Aim: Return, word for word, every line that follows.

Dataset extract:
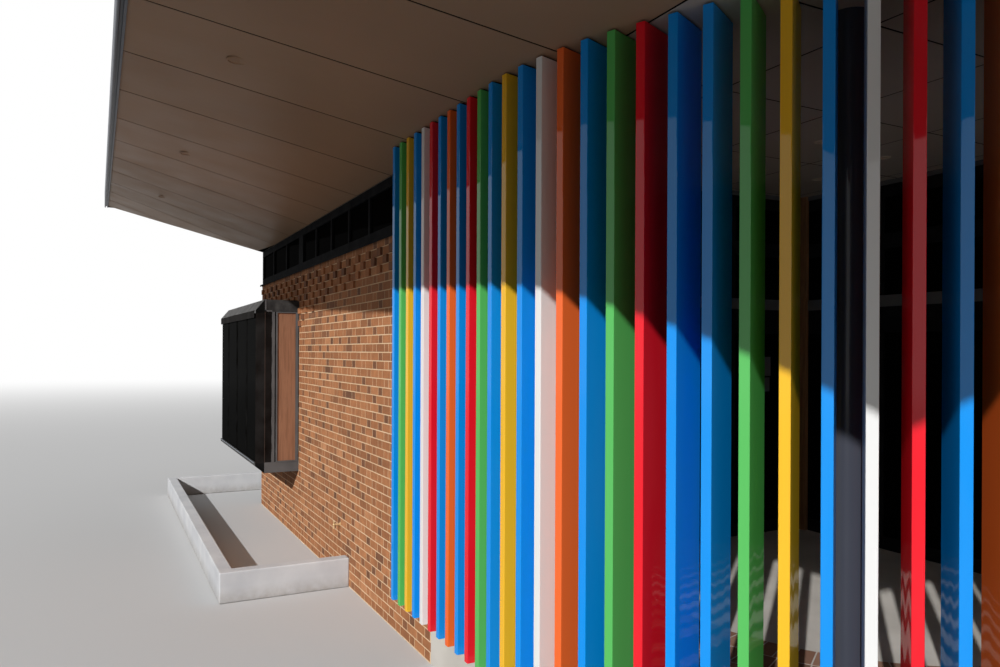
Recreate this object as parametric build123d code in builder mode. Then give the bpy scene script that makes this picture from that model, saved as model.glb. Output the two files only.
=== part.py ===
from build123d import *
import os
from math import cos, pi, radians, sin

os.makedirs("parts", exist_ok=True)

# A single-storey school block. X runs to the right along the front, Y runs into the
# building and Z is up, in millimetres. The origin is under the middle of the roof, on
# the lowest ground. The building is the same in front of and behind its long axis as
# far as the roof goes.

# Levels above the lowest ground
floor_level = 710
slab_thickness = 200
brick_top = 3700
soffit_level = 4265
eave_rise = 849
fascia_height = 250
fascia_lip = 15
deck_thickness = 90
ceiling_thickness = 40
soffit_thickness = 30

# Walls and the plan
wall_thickness = 250
block_length = 7570
building_depth = 8000
veranda_depth = 4270
side_brick_length = 2400
beam_width = 150

# Roof overhangs
front_eave = 2326
end_eave = 1680
right_eave = 1365
fascia_thickness = 55

# Ribs of the roof sheet, which run down its fall
rib_pitch = 200
rib_foot = 44
rib_crest = 20
rib_height = 29

# Coloured fins: a straight row that turns inwards along a quarter circle
fin_width = 52
fin_depth = 288
fin_pitch = 163
fin_foot = 535
fin_radius = 3285
fin_lap = 155
straight_fins = 12
arc_steps = 29
fin_colours = (
    "blue green yellow blue white red blue orange blue red green blue yellow blue "
    "white orange blue green red blue blue green yellow blue white red blue orange "
    "blue red green blue yellow blue white orange blue green red blue blue"
).split()

# Veranda
plinth_thickness = 150
column_diameter = 200
column_gap = 107
column_step = 38.6
column_count = 3

# Frames of the glazing
frame_depth = 90
frame_setback = 5
glass_recess = 20
glass_thickness = 12
post_width = 55
clerestory_sill = 100
clerestory_head = 95
wide_post_place = 2800
wide_post_width = 240
wide_post_bays = 3
front_post_start = 2895
front_post_pitch = 735
end_post_pitch = 920
screen_sill = 120
screen_head = 160
transom_bottom = 2800
transom_top = 3070
upper_rail_bottom = 3610
upper_rail_top = 3755
screen_bays = 4
side_screen_bays = 2
jamb_width = 90
jamb_reach = 45
jamb_offset = 40

# Windows in the back wall
window_count = 3
window_width = 1800
window_sill = 1400
window_head = 3000
window_bays = 2

# Bay window that wraps the front left corner
bay_bottom = 936
bay_floor = 1080
bay_ceiling = 3127
bay_top = 3292
bay_right = 2740
bay_return = 1500
bay_projection = 462
bay_end_projection = 595
bay_band = 105
bay_glass_bottom = 1067
bay_glass_top = 3110
bay_band_slope_top = 3150
bay_band_slope_bottom = 1027
bay_corner_cut = 90
bay_side_thickness = 50
bay_panel_inner = 47
bay_panel_outer = 293
bay_frame_outer = 370
bay_panel_thickness = 18
bay_panel_recess = 8
bay_panel_border = 12
bay_post_width = 60
bay_post_places = (94, 973, 1850)
bay_glass_inset = 20
bay_glass_joint = 4

# Planter round the same corner
planter_height = 320
planter_wall = 150
planter_front = 1360
planter_near = 5200
planter_far = 1530
planter_return = 3500

# Hose tap
tap_place = 4840
tap_height = 620
tap_radius = 11
tap_body_radius = 14
tap_reach = 75
tap_flange_radius = 24
tap_flange_thickness = 6
tap_spout_radius = 10
tap_spout_drop = 45
tap_stem_height = 38
tap_stem_radius = 6
tap_handle_length = 64
tap_handle_radius = 5

# Places that follow from the sizes above
building_length = block_length - fin_lap + (straight_fins - 1) * fin_pitch + fin_radius
roof_length = end_eave + building_length + right_eave + 2 * fascia_thickness
soffit_left = fascia_thickness - roof_length / 2
soffit_right = -soffit_left
end_x = soffit_left + end_eave
side_x = end_x + block_length
right_x = end_x + building_length
front_y = -building_depth / 2
back_y = -front_y
edge_y = front_y - front_eave
veranda_y = front_y + veranda_depth
inner_y = front_y + wall_thickness
inner_right_x = right_x - wall_thickness
ceiling_top = soffit_level + ceiling_thickness
slab_bottom = floor_level - slab_thickness
fin_arc_x = right_x - fin_radius
fin_arc_y = front_y - fin_depth + fin_radius
slab_radius = fin_radius - fin_depth
column_ring = slab_radius - column_gap - column_diameter / 2
frame_back = frame_setback + frame_depth
glass_setback = frame_setback + glass_recess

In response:
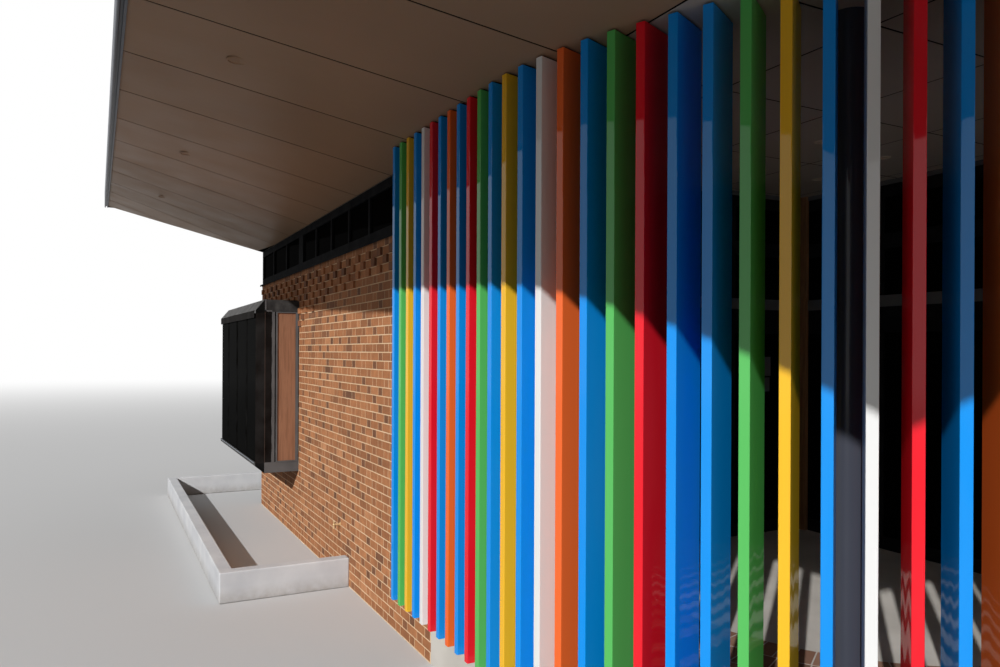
Recreate this object as parametric build123d code in builder mode. Then give the bpy scene script that makes this picture from that model, saved as model.glb. Output the two files only.
=== part.py ===
from build123d import *
import os
from math import cos, pi, radians, sin

os.makedirs("parts", exist_ok=True)

# A single-storey school block. X runs to the right along the front, Y runs into the
# building and Z is up, in millimetres. The origin is under the middle of the roof, on
# the lowest ground. The building is the same in front of and behind its long axis as
# far as the roof goes.

# Levels above the lowest ground
floor_level = 710
slab_thickness = 200
brick_top = 3700
soffit_level = 4265
eave_rise = 849
fascia_height = 250
fascia_lip = 15
deck_thickness = 90
ceiling_thickness = 40
soffit_thickness = 30

# Walls and the plan
wall_thickness = 250
block_length = 7570
building_depth = 8000
veranda_depth = 4270
side_brick_length = 2400
beam_width = 150

# Roof overhangs
front_eave = 2326
end_eave = 1680
right_eave = 1365
fascia_thickness = 55

# Ribs of the roof sheet, which run down its fall
rib_pitch = 200
rib_foot = 44
rib_crest = 20
rib_height = 29

# Coloured fins: a straight row that turns inwards along a quarter circle
fin_width = 52
fin_depth = 288
fin_pitch = 163
fin_foot = 535
fin_radius = 3285
fin_lap = 155
straight_fins = 12
arc_steps = 29
fin_colours = (
    "blue green yellow blue white red blue orange blue red green blue yellow blue "
    "white orange blue green red blue blue green yellow blue white red blue orange "
    "blue red green blue yellow blue white orange blue green red blue blue"
).split()

# Veranda
plinth_thickness = 150
column_diameter = 200
column_gap = 107
column_step = 38.6
column_count = 3

# Frames of the glazing
frame_depth = 90
frame_setback = 5
glass_recess = 20
glass_thickness = 12
post_width = 55
clerestory_sill = 100
clerestory_head = 95
wide_post_place = 2800
wide_post_width = 240
wide_post_bays = 3
front_post_start = 2895
front_post_pitch = 735
end_post_pitch = 920
screen_sill = 120
screen_head = 160
transom_bottom = 2800
transom_top = 3070
upper_rail_bottom = 3610
upper_rail_top = 3755
screen_bays = 4
side_screen_bays = 2
jamb_width = 90
jamb_reach = 45
jamb_offset = 40

# Windows in the back wall
window_count = 3
window_width = 1800
window_sill = 1400
window_head = 3000
window_bays = 2

# Bay window that wraps the front left corner
bay_bottom = 936
bay_floor = 1080
bay_ceiling = 3127
bay_top = 3292
bay_right = 2740
bay_return = 1500
bay_projection = 462
bay_end_projection = 595
bay_band = 105
bay_glass_bottom = 1067
bay_glass_top = 3110
bay_band_slope_top = 3150
bay_band_slope_bottom = 1027
bay_corner_cut = 90
bay_side_thickness = 50
bay_panel_inner = 47
bay_panel_outer = 293
bay_frame_outer = 370
bay_panel_thickness = 18
bay_panel_recess = 8
bay_panel_border = 12
bay_post_width = 60
bay_post_places = (94, 973, 1850)
bay_glass_inset = 20
bay_glass_joint = 4

# Planter round the same corner
planter_height = 320
planter_wall = 150
planter_front = 1360
planter_near = 5200
planter_far = 1530
planter_return = 3500

# Hose tap
tap_place = 4840
tap_height = 620
tap_radius = 11
tap_body_radius = 14
tap_reach = 75
tap_flange_radius = 24
tap_flange_thickness = 6
tap_spout_radius = 10
tap_spout_drop = 45
tap_stem_height = 38
tap_stem_radius = 6
tap_handle_length = 64
tap_handle_radius = 5

# Places that follow from the sizes above
building_length = block_length - fin_lap + (straight_fins - 1) * fin_pitch + fin_radius
roof_length = end_eave + building_length + right_eave + 2 * fascia_thickness
soffit_left = fascia_thickness - roof_length / 2
soffit_right = -soffit_left
end_x = soffit_left + end_eave
side_x = end_x + block_length
right_x = end_x + building_length
front_y = -building_depth / 2
back_y = -front_y
edge_y = front_y - front_eave
veranda_y = front_y + veranda_depth
inner_y = front_y + wall_thickness
inner_right_x = right_x - wall_thickness
ceiling_top = soffit_level + ceiling_thickness
slab_bottom = floor_level - slab_thickness
fin_arc_x = right_x - fin_radius
fin_arc_y = front_y - fin_depth + fin_radius
slab_radius = fin_radius - fin_depth
column_ring = slab_radius - column_gap - column_diameter / 2
frame_back = frame_setback + frame_depth
glass_setback = frame_setback + glass_recess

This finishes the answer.